GOAL:
Exactly retype the lines of the material from its first line to the line with "self.nodes.clear()", including both.

STORED DATA:
########################################
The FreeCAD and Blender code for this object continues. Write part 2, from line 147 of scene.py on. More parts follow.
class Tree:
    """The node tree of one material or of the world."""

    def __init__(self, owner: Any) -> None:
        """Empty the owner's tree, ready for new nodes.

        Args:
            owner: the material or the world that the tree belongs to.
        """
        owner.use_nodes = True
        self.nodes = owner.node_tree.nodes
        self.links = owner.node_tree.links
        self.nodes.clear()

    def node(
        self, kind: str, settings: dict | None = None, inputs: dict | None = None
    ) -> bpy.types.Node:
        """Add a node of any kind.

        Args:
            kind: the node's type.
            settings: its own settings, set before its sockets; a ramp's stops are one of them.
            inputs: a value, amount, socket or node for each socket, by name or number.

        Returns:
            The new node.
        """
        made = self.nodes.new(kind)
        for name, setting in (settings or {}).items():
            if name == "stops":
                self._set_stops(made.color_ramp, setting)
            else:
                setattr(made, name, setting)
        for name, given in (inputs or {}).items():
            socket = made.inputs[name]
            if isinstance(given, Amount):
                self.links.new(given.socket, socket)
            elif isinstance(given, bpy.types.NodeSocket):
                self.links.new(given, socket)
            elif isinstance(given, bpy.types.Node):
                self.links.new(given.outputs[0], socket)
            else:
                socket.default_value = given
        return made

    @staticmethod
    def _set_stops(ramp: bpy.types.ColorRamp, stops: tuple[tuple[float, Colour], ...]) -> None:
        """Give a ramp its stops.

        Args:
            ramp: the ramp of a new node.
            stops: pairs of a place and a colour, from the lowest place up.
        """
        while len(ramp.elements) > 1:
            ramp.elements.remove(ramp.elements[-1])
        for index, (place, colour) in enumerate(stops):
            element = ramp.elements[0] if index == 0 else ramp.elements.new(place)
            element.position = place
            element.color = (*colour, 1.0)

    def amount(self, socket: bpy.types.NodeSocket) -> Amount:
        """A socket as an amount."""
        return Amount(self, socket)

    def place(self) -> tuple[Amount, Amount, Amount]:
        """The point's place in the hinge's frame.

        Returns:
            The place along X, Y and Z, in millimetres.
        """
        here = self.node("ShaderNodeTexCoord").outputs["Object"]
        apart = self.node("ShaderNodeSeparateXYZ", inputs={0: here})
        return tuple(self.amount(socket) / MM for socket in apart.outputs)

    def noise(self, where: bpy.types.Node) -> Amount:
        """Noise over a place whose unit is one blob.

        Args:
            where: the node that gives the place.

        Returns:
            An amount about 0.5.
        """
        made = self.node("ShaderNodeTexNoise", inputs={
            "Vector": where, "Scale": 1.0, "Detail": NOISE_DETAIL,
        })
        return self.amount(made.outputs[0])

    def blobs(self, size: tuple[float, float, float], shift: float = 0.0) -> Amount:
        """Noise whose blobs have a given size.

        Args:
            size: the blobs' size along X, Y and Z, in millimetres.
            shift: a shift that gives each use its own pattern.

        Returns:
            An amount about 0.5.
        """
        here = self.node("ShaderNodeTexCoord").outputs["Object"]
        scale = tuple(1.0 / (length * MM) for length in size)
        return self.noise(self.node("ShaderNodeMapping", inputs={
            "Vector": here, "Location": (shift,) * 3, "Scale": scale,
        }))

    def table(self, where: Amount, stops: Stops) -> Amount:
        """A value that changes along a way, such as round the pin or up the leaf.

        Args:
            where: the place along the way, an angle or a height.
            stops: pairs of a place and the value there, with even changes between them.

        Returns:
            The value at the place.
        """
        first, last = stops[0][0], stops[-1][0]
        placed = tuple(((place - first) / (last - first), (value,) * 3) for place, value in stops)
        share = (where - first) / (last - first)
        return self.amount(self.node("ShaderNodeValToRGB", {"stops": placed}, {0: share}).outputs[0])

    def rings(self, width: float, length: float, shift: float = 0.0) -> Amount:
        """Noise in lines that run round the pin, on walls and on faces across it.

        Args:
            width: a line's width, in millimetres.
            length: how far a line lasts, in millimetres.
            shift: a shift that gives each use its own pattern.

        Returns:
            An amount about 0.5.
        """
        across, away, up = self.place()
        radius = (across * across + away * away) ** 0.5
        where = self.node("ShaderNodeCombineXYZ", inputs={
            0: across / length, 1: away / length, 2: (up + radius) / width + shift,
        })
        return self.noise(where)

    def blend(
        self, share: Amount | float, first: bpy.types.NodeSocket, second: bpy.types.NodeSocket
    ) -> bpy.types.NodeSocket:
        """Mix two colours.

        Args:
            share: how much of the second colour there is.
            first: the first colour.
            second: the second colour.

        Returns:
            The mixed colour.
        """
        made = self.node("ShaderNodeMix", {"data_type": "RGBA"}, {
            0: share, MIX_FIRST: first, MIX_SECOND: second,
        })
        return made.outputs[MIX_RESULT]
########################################
OUTPUT OF THE TASK:
The FreeCAD and Blender code for this object continues. Write part 2, from line 147 of scene.py on. More parts follow.
class Tree:
    """The node tree of one material or of the world."""

    def __init__(self, owner: Any) -> None:
        """Empty the owner's tree, ready for new nodes.

        Args:
            owner: the material or the world that the tree belongs to.
        """
        owner.use_nodes = True
        self.nodes = owner.node_tree.nodes
        self.links = owner.node_tree.links
        self.nodes.clear()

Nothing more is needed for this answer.